Modelling Sponge Measure Interactions: SpongeScapes extends traditional hydrological modelling by examining how specific combinations of sponge measures interact at the catchment scale under a range of rain and drought events. This approach provides valuable insights into how localised interventions can collectively enhance landscape-scale water retention to limit drought risks and mitigate flood risks. SpongeScapes goes beyond current practices by combining local monitoring data with landscape-scale modelling, helping to understand how individual sponge measures can work together to improve the overall water balance.
Framework for Co-benefit and Trade-off Analysis: The project develops a comprehensive framework for assessing co-benefits and trade-offs of sponge measures, including carbon sequestration, biodiversity, and socio-economic impacts. This framework allows stakeholders to evaluate multiple intervention scenarios, enabling more strategic planning based on ecological and economic outcomes.
GeoDesign Approach for Stakeholder Engagement: In the SpongeLabs, a participatory GeoDesign approach was employed, integrating stakeholder input into scenario planning. This method facilitated collaboration among water managers, farmers, and policymakers, ensuring that proposed sponge strategies are both scientifically robust and locally feasible.
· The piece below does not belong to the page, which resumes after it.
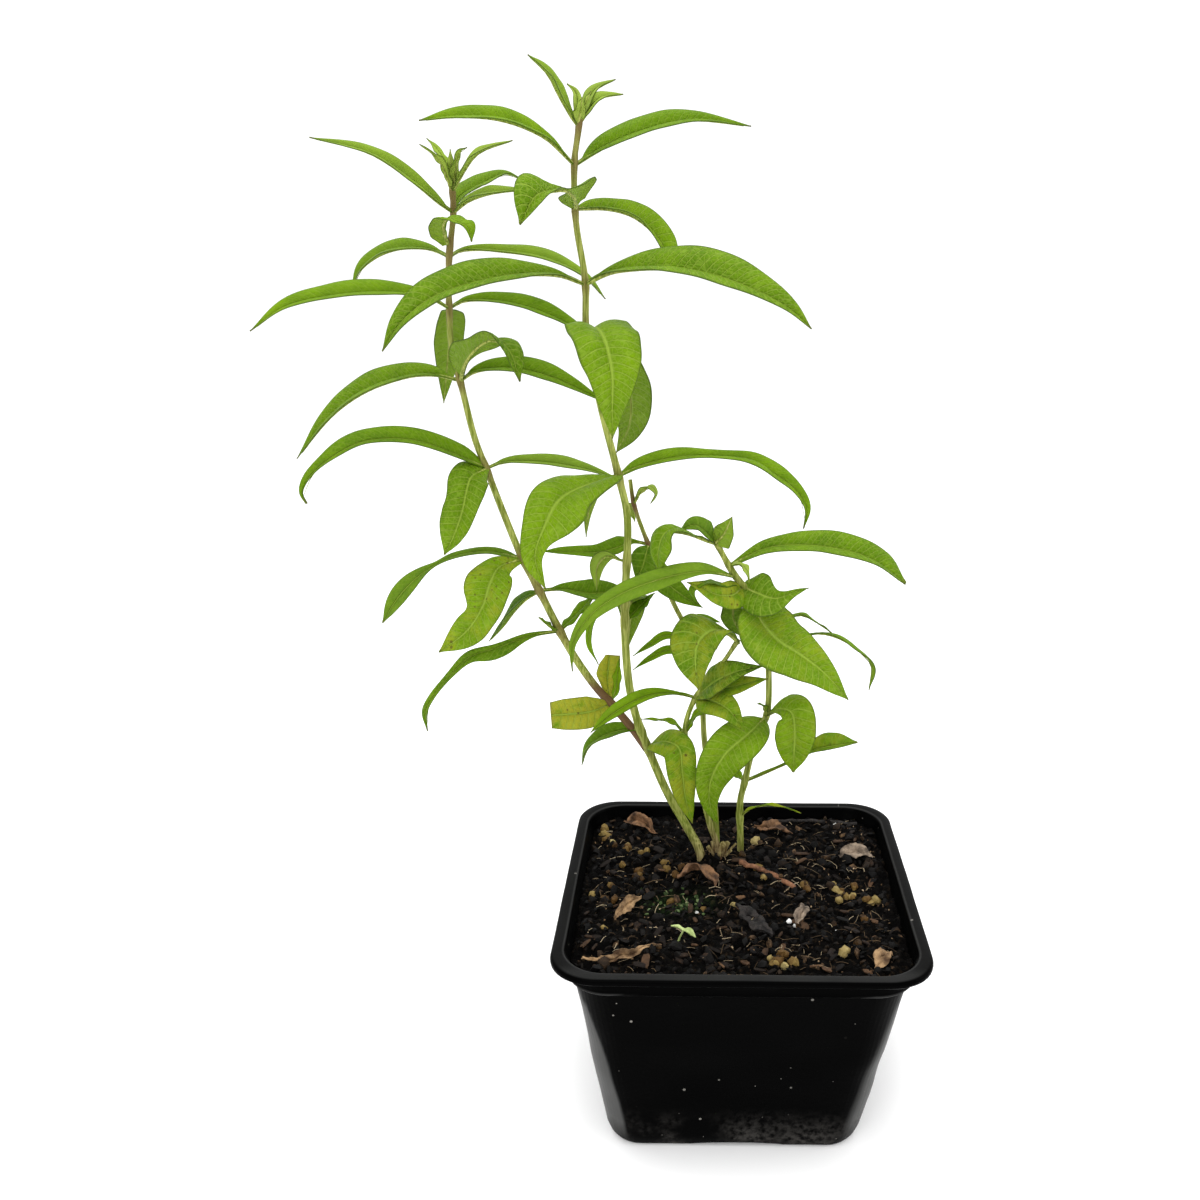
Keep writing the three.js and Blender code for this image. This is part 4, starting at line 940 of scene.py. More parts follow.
short_route = [
    *standing(-5.5, 19.5), (-8, 18, 72), (-11, 17, 85), (-16, 15, 104), (-13, 14, 116), (-5, 12, 128),
    (-1, 11, 135),
]
right_route = [
    *standing(1.5, 23), (1, 20, 80), (2, 19, 86), (5, 17, 102), (8, 16, 110), (8, 15, 126), (7, 14, 138),
    (2, 13, 148), (-2, 12, 153), (-6, 11, 160), (-8, 10, 164),
]
for name, points in (("tall", tall_route), ("branch", branch_route), ("right", right_route)):
    print(name, "stem:", round(smooth_route(points)[2]), "mm long")

# %% [markdown]
# ## Leaves by the list
#
# Leaves stand in whorls of three, or two where one has dropped. Each leaf of the list is a rib, measured from
# the point where it leaves the stem, a width, and how the blade is rolled about that rib. Blades that hold
# themselves up are folded like a keel, and hanging ones are nearly flat. A lopsided or curled blade lists the
# width of each half. Old leaves near the foot are given an age, which their finish shows as yellow and brown.

# %% The leaf lists
KEEL_FOLD = 0.5
FLAT_FOLD = 0.14


def leaf(rib, wide, roll=0, fold=None, age=None, full=0.8, left=None, right=None, limp=None, dark=0.0):
    """One leaf's plan. A roll in degrees tips its right-hand edge down, and may be a list from base to tip.

    left and right are lists of that half's width from base to tip, where the common outline won't do. dark
    deepens the leaf's green as painted shade, and a negative one makes it paler.
    """
    if fold is None:
        fold = KEEL_FOLD if roll else FLAT_FOLD
    if limp is None:
        limp = 0.3 if roll else 1.0
    return {"rib": rib, "wide": wide, "roll": roll, "fold": fold, "age": age, "full": full,
            "left": left, "right": right, "limp": limp, "dark": dark}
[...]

SpongeGIS – Digital Opportunity Mapping for enhancing water retention in landscapes: The SpongeGIS tool was developed to provide stakeholders with a decision-support system for identifying high-priority areas where water retention capacity can be enhanced using sponge measures. By integrating data on land use, topography, hydrology, and socio-economic factors, SpongeGIS enables users to visualise potential intervention zones and assess the expected impact of proposed measures. This tool enhances strategic planning and supports evidence-based decision-making at multiple scales.